→ **OBJECTIVE**
Check each line of the material below for the string "this", then report how many lines have it, and nothing else.

Start GIVEN INFORMATION

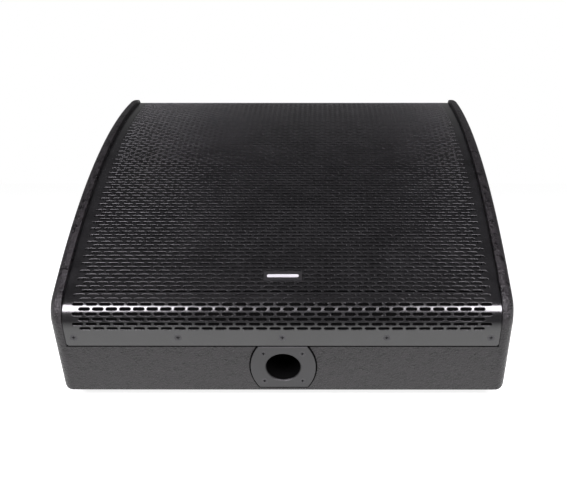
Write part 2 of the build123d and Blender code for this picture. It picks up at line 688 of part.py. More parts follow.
def inductors():
    """Two air-cored coils, one flat and one standing."""
    top = BOARD_Z + 1.6
    flat = ring(9, 24, top, top + 18, (-48, BOARD_Y))
    standing = Pos(42, BOARD_Y + 22, top + 19) * Rot(90, 0, 0) * ring(7, 19, -8, 8)
    return group([flat, standing])


def capacitors():
    """Film capacitors on the crossover board."""
    top = BOARD_Z + 1.6
    film = Pos(2, BOARD_Y, top + 9) * Rot(90, 0, 0) * disc(9, -20, 20)
    small = Pos(22, BOARD_Y - 26, top + 7) * Rot(0, 90, 0) * disc(7, -14, 14)
    return group([film, small])


def resistors():
    """Power resistors on the crossover board."""
    top = BOARD_Z + 1.6
    blocks = [box((x, x + 24), (BOARD_Y - 14, BOARD_Y - 4), (top, top + 9)) for x in (18, 48)]
    return group(blocks + [box((46, 70), (BOARD_Y - 30, BOARD_Y - 20), (top, top + 9))])


def board_terminals():
    """Screw terminals on the crossover board."""
    top = BOARD_Z + 1.6
    return group([box((x, x + 22), (BOARD_Y - 42, BOARD_Y - 32), (top, top + 10)) for x in (-60, -26)])


def damping_pads():
    """Felt pads on the bottom panel and on the rear panel."""
    floor = box((-200, 200), (-115, 20), (BASE_TOP, BASE_TOP + 8))
    walls = [box((x, x + 110), (DEPTH / 2 - PLY - 10, DEPTH / 2 - PLY), (50, 140)) for x in (-205, 95)]
    return group([floor] + walls)


def wiring():
    """Cables from the input to the crossover and on to the two drivers."""
    rise = Vector(0, 0, 50)
    inlet, outlet = (Vector(x, BOARD_Y - 37, BOARD_Z + 15) for x in (-22, -52))
    socket_end = (REAR.location * Pos(SOCKETS[1], 0, DISH - 34)).position
    woofer_end = (BAFFLE.location * Pos(0, 88, -110)).position
    hf_end = (BAFFLE.location * Pos(0, 47, -160)).position
    feed = round_cable(2.4, socket_end, socket_end + Vector(-6, -22, -30), inlet + rise, inlet)
    low_end, high_end = woofer_end + Vector(0, 8, 2), hf_end + Vector(0, 4, 2)
    low = round_cable(2.0, outlet, outlet + rise, woofer_end + Vector(-10, 22, 6), low_end)
    high = round_cable(1.6, outlet + Vector(9, 0, 0), outlet + Vector(12, -8, 26), high_end)
    return group([feed, low, high])


PARTS = {
    "side_panel_left": side_panel(-1),
    "side_panel_right": side_panel(1),
    "bottom_panel": bottom_panel(),
    "front_panel": front_panel(),
    "rear_lower_panel": rear_lower_panel(),
    "rear_upper_panel": rear_upper_panel(),
    "baffle": baffle(),
    "nose_rail": cross_rail(FRONT_SLOPE),
    "top_rail": cross_rail(REAR_SLOPE),
    "curved_battens": curved_battens(),
    "corner_battens": corner_battens(),
    "grille": grille(),
    "grille_foam": grille_foam(),
    "grille_screws": grille_screws(),
    "badge_plate": badge_plate(),
    "badge_bar": badge_bar(),
    "pole_socket": pole_socket(),
    "pole_screws": pole_screws(),
    "handle_left": handle(-1),
    "handle_right": handle(1),
    "handle_screws": handle_screws(),
    "rubber_feet": rubber_feet(),
    "foot_screws": foot_screws(),
    "input_plate": input_plate(),
    "input_screws": input_screws(),
    "socket_input": socket(SOCKETS[0]),
    "socket_link": socket(SOCKETS[1]),
    "socket_contacts": socket_contacts(),
    "socket_screws": socket_screws(),
    "basket": basket(),
    "driver_gasket": driver_gasket(),
    "driver_screws": driver_screws(),
    "tee_nuts": tee_nuts(),
    "surround": surround(),
    "cone": cone(),
    "dust_screen": dust_screen(),
    "coil_former": coil_former(),
    "coil_winding": coil_winding(),
    "spider": spider(),
    "top_plate": top_plate(),
    "plate_screws": plate_screws(),
    "magnet": magnet(),
    "yoke": yoke(),
    "horn": horn(),
    "hf_plate": hf_plate(),
    "hf_magnet": hf_magnet(),
    "phase_plug": phase_plug(),
    "hf_dome": hf_dome(),
    "hf_cover": hf_cover(),
    "port_left": port(-1),
    "port_right": port(1),
    "crossover_board": crossover_board(),
    "standoffs": standoffs(),
    "board_screws": board_screws(),
    "inductors": inductors(),
    "capacitors": capacitors(),
    "resistors": resistors(),
    "board_terminals": board_terminals(),
    "damping_pads": damping_pads(),
    "wiring": wiring(),
}

os.makedirs("parts", exist_ok=True)
for node, shape in PARTS.items():
    export_step(shape, f"parts/{node}.step")
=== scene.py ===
"""Looks of the stage monitor wedge: a perforated grille built cell by cell, procedural materials on every
CAD node, a pale studio floor and soft lamps. Metres, in the row frame: the grille faces -Y and up."""

import json
import math

import bpy
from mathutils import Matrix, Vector


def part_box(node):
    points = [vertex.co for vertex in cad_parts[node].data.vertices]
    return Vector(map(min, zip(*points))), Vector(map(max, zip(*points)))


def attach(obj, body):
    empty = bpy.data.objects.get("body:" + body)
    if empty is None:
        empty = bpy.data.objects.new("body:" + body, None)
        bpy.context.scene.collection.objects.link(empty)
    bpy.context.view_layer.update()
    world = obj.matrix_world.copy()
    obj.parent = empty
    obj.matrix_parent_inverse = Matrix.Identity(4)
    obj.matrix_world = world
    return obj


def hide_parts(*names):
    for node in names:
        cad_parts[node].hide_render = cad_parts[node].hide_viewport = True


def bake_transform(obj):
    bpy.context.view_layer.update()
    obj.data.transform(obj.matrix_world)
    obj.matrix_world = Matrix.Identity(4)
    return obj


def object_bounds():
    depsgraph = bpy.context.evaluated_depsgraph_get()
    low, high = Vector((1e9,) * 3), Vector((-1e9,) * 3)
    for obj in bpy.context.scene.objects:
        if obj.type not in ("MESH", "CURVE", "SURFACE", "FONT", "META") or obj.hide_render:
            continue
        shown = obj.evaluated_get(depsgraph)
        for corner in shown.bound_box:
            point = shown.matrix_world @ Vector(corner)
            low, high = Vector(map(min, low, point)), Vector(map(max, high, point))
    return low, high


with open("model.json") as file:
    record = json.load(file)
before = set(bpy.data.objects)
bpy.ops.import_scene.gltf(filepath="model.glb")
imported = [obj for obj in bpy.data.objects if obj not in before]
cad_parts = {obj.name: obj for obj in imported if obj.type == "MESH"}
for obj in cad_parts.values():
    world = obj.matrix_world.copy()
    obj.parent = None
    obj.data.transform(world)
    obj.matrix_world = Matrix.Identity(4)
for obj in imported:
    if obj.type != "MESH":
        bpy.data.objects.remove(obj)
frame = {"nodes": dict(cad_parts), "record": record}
NODES = frame["nodes"]


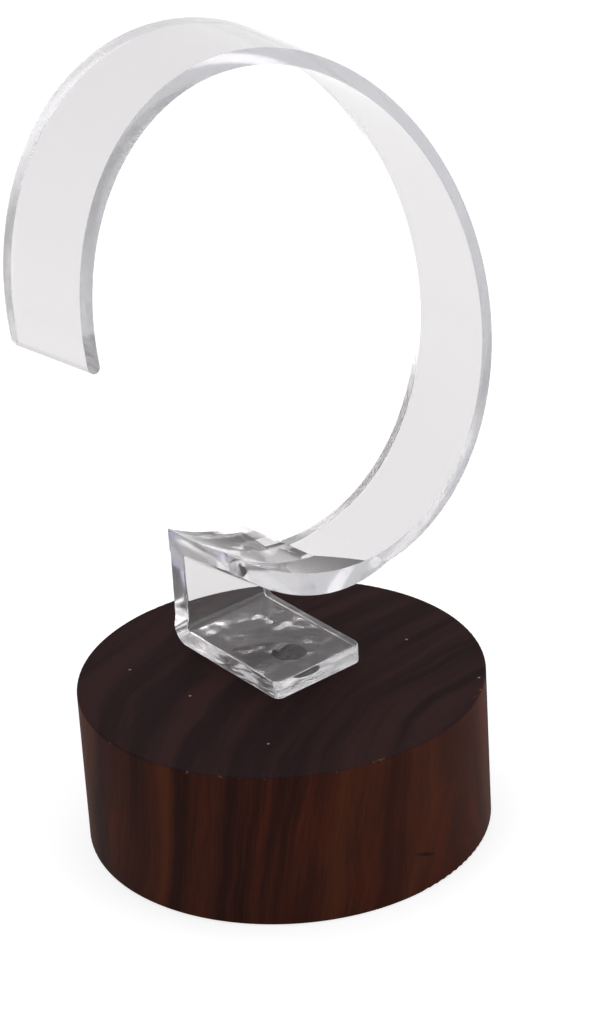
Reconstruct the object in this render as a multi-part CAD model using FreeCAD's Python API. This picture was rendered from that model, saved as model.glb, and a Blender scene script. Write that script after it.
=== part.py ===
import FreeCAD, Part
import math
import os

# A watch display stand: a round wood base with a clear, one-piece C-ring holder glued on top of it.
# Millimetres, +Z up. The origin is the centre of the base's underside. The ring's axis lies along Y,
# the open front of the ring faces -Y, and the gap of the C is on the -X side.

# Wood base
BASE_DIAMETER = 56.0
BASE_HEIGHT = 22.5
BASE_RIM_ROUND = 0.3

# Cement between the foot and the base
CEMENT_LENGTH = 5.2
CEMENT_WIDTH = 4.8
CEMENT_THICKNESS = 0.2
CEMENT_X = 2.5
CEMENT_Y = 1.1

# Foot and leg of the holder, which together make an L. The foot's sides run a little off square.
FOOT_LEFT_X = -4.1
FOOT_WIDTH = 15.3
FOOT_SLANT = 3.7
FOOT_FRONT_Y = -5.9
FOOT_THICKNESS = 2.8
FOOT_CORNER_RADIUS = 1.2
LEG_BACK_Y = 17.9
LEG_THICKNESS = 3.1
LEG_SIDE_INSET = 0.3
LEG_LEFT_TAPER_HEIGHT = 1.2
LEG_RIGHT_TAPER_HEIGHT = 10.5
HEEL_RADIUS = 2.6
HEEL_INNER_RADIUS = 0.8

# Ring of the holder: a tapered tube on a level axis, cut by two planes that lean back
RING_INNER_RADIUS = 33.45
RING_WALL = 1.9
RING_OUTER_RISE = 0.25
RING_WIDTH = 15.2
RING_LEAN = 19.7
RING_TAPER = 4.0
RING_CLEAR_OF_FOOT = 3.08
RING_FORWARD_OF_LEG = 10.11
LOWER_END_ANGLE = 230.67
FREE_END_ANGLE = 174.0
FREE_END_ROUND = 0.9
LOWER_END_ROUND = 2.0

# Thickening under the lower stretch of the ring, between the leg and the start of the plain band
KEEL_DROP = 1.22
KEEL_END_DROP = 0.4
KEEL_BLEND_ANGLE = -84.0

# Raised concave seat over the leg, which the strap rests on
SEAT_STEP = 0.97
SEAT_LENGTH = 9.9
SEAT_RISE = 4.5
SEAT_SHIFT = 4.1
SEAT_RIGHT_INSET = 1.8
SEAT_RAMP_LENGTH = 5.1
SEAT_RAMP_DROP = 3.6

# Values worked out from the sizes above
FOOT_UNDERSIDE_Z = BASE_HEIGHT + CEMENT_THICKNESS
FOOT_RIGHT_X = FOOT_LEFT_X + FOOT_WIDTH
LEG_FRONT_Y = LEG_BACK_Y - LEG_THICKNESS
FOOT_TOP_Z = FOOT_UNDERSIDE_Z + FOOT_THICKNESS
LEG_LEFT_X = FOOT_LEFT_X + LEG_SIDE_INSET
LEG_RIGHT_X = FOOT_RIGHT_X - SEAT_RIGHT_INSET
TAPER_SLOPE = math.tan(math.radians(RING_TAPER))
LEAN_SLOPE = math.tan(math.radians(RING_LEAN))
RING_REACH = RING_INNER_RADIUS + RING_WALL
RING_CENTRE_X = LEG_LEFT_X - RING_INNER_RADIUS * math.cos(math.radians(LOWER_END_ANGLE))
RING_CENTRE_Y = LEG_BACK_Y - RING_FORWARD_OF_LEG + RING_REACH * LEAN_SLOPE
RING_CENTRE_Z = FOOT_TOP_Z + RING_CLEAR_OF_FOOT + KEEL_DROP + RING_REACH - RING_OUTER_RISE
OUTER_CENTRE_Z = RING_CENTRE_Z + RING_OUTER_RISE
LOWER_END_Z = RING_CENTRE_Z + RING_INNER_RADIUS * math.sin(math.radians(LOWER_END_ANGLE))
SEAT_TOP_Z = LOWER_END_Z + SEAT_STEP

# Room that a cutting tool has beyond what it cuts, and how closely an edge is matched to its place
TOOL_MARGIN = 10.0
TOOL_OVERRUN = 0.02
MATCH = 0.01


def inner_radius_at(y):
    """Inner radius of the tapered tube at a place along its axis: it narrows toward the front."""
    return RING_INNER_RADIUS + TAPER_SLOPE * (y - RING_CENTRE_Y)


def round_bar(x, z, radius_at_y, y_front, y_back):
    """Tapered solid bar along Y, wide enough at each end for the given radius rule."""
    start = FreeCAD.Vector(x, y_front, z)
    return Part.makeCone(
        radius_at_y(y_front), radius_at_y(y_back), y_back - y_front, start, FreeCAD.Vector(0, 1, 0)
    )


def prism_along_y(points, y_front, y_back):
    """Straight-sided block with its outline given as (x, z) points."""
    corners = [FreeCAD.Vector(x, y_front, z) for x, z in points]
    face = Part.Face(Part.makePolygon(corners + corners[:1]))
    return face.extrude(FreeCAD.Vector(0, y_back - y_front, 0))


def ring_span():
    """First and last Y that the leaning ring can reach, with room for the cutting tools."""
    reach = RING_WIDTH / 2 + (RING_REACH + KEEL_DROP) * LEAN_SLOPE + TOOL_MARGIN
    return RING_CENTRE_Y - reach, RING_CENTRE_Y + reach


def leaning_slab(depth):
    """A slab of the given depth behind the ring's front face, which leans back from the vertical."""
    half = RING_REACH + TOOL_MARGIN
    shift = half * LEAN_SLOPE
    front = RING_CENTRE_Y - RING_WIDTH / 2
    outline = [
        FreeCAD.Vector(0, front - shift, RING_CENTRE_Z - half),
        FreeCAD.Vector(0, front - shift + depth, RING_CENTRE_Z - half),
        FreeCAD.Vector(0, front + shift + depth, RING_CENTRE_Z + half),
        FreeCAD.Vector(0, front + shift, RING_CENTRE_Z + half),
    ]
    for corner in outline:
        corner.x = RING_CENTRE_X - half
    face = Part.Face(Part.makePolygon(outline + outline[:1]))
    return face.extrude(FreeCAD.Vector(2 * half, 0, 0))


def keel_circle():
    """Centre and radius, at the ring's mid plane, of the circle that thickens the ring's bottom.

    It passes a little below the outer circle at its lower end, lower still halfway along, and
    meets it where the plain band begins.
    """
    end_x = LEG_LEFT_X - RING_CENTRE_X
    end_angle = math.atan2(-math.sqrt(RING_REACH ** 2 - end_x ** 2), end_x)
    blend = math.radians(KEEL_BLEND_ANGLE)
    places = [
        (end_angle, RING_REACH + KEEL_END_DROP),
        ((end_angle + blend) / 2, RING_REACH + KEEL_DROP),
        (blend, RING_REACH),
    ]
    lower, middle, upper = [
        FreeCAD.Vector(RING_CENTRE_X + reach * math.cos(a), 0, OUTER_CENTRE_Z + reach * math.sin(a))
        for a, reach in places
    ]
    circle = Part.Arc(lower, middle, upper).toShape().Curve
    return circle.Center.x, circle.Center.z, circle.Radius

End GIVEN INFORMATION

→ **REPLY**
2